Hangi bilimi? Sağlık sistemine konuyla alakasız olduğundan hiç girmeyeceğim. Tarım hakkında daha düne kadar "karşı gelinemez bilimsel gerçekler" olarak pazarlanan ama sonra bilinçli bir grubun kamuoyu oluşturması sonucunda uygulanmasına son verilmiş çok örnek vardır. Mesela, 1940'te bilim adamları devrim olarak niteledikleri piyasa koşullanına uygun şekilde DDT'yi üretti ve şirketler hemen böcekleri, özellikle sivrisineklerin kökünü kurutacak böylelikle salgın hastalıkların sonunu getirecek mucize olarak bütün dünyada pazarladılar. Fakat Amerika'da bir grup çevreci DDT'nin kuşlara ve balıklara zarar verdiğini ortaya çıkarıp yasaklanması yönüne kampanya yaptılar ki o zaman medya kuruluşları eliyle bunlar "insanlığın düşmanları, bilimsel gelişmeye karşıt" kimseler olarak itibar suikastine uğradılar. Fakat baskılar sonuç verdi ve DDT 1970'te ABD'de ve Avrupa'da yasaklandı. Diğer ülkelerde ise çok daha sonraki yıllarda kullanımı ve satılması yasaklandı. Türkiye'de 90'lı yılların başında hâlâ kullanılıyordu. Tabi geçen bunca zaman aralığında "bilimsel veriler ve gerçeklerin ışığında insanlığa hizmet" amacındaki büyük şirketler, bunların boyunduğundaki hükümet yetkilileri kasalarını doldurmuş oldu. Buna benzer sayılamayacak çok örnek vardır.

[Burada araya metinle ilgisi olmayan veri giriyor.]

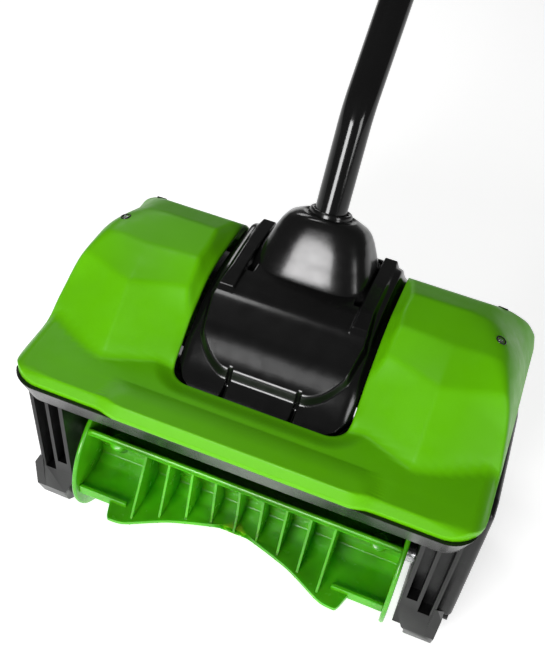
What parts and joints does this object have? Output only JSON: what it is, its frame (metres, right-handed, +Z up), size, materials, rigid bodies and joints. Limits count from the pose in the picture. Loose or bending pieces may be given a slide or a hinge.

Tohum meselesi ise bambaşka bir boyut kazanmış durumda. Karidesten bir gen ve deniz yosunundan başka bir gen eklenerek üretilmiş yeni tohumların bundan 30-40 yıl sonra insan sağlığı ve doğal yaşam üzerinde bırakacağı etkileri bugün hiç kimse bilmiyor. Ayrıca tohumların yine büyük şirketler tarafından patentlenerek kendi elleri altında oluşturdukları tekelin insanlığın yakın gelecekte karşılaşacağı kıtlık gibi durumlarda ortaya çıkaracağı sorunlar aşikardır. Türkiye'de patent meselesi hakkında şimdilik bir ses soluk yok fakat Kanada, ABD ve Hindistan'da milyonlarca dolarlık davalar görüldü ve tabii büyük kartellerin avukat orduları sahipsiz çiftçileri, birkaç örnek dışında, kolayca alt ettiler. Bu noktada ata tohumlarının önemi ortaya çıkıyor.
"Yeni tohumlar olmazsa bu kadar nüfusu besleyemeyiz" iddiası da bir safsatadan ibaret. FAO'nun istatistikler üzerindeki ayak oyunlarında rağmen diğer bazı araştırmalarda dünyada üretilen yiyeceğin %70'i tarım alanlarının %30'unda çalışan aile işletmelerinde üretildiği ortaya konmuş durumda. Bir de bu araştırmalarda suni gübre ve diğer besleyicilerin verime olan etkisi göz ardı edilmiş. Bunların masrafı da bu tabloya eklendiğinde sanayi tipi konvensiyonel tarımın maliyeti tamamen tartışmalı hale gelecektir. Kaldı ki doğaya ve toprağa verilen zararın onyıllar belki de yüzyıllar boyunca giderilememesi de hesaba katılmıyor.
Yapılması gereken toprağı çiftçi kendi elindeki maddelerle zenginleştirmeli, bulunduğu bölgenin iklim ve hava koşullarına uygun tohumu seçmeli, tohumun verimini elindeki imkanlar dahilinde (uluslararası şirketlerin sağladığı ilaç, gübre vs ile değil) arttırmaya çalışmalı ve ıslah etmelidir. Elbette bu tek tek çiftçileri aşan çok büyük bir mesele. Bugünkü bürokrasinin hâli ortada. En geçerli görünen çözüm çiftçilerin bilinçli topluluklar halinde örgütlenmesidir. Devletten iyileştirme yönünde hareket beklemek boşunadır. Yoksa daha Osmanlı'nın son dönemlerinden beri süre gelen aynı döngüyü yaşamaya devam edeceğiz.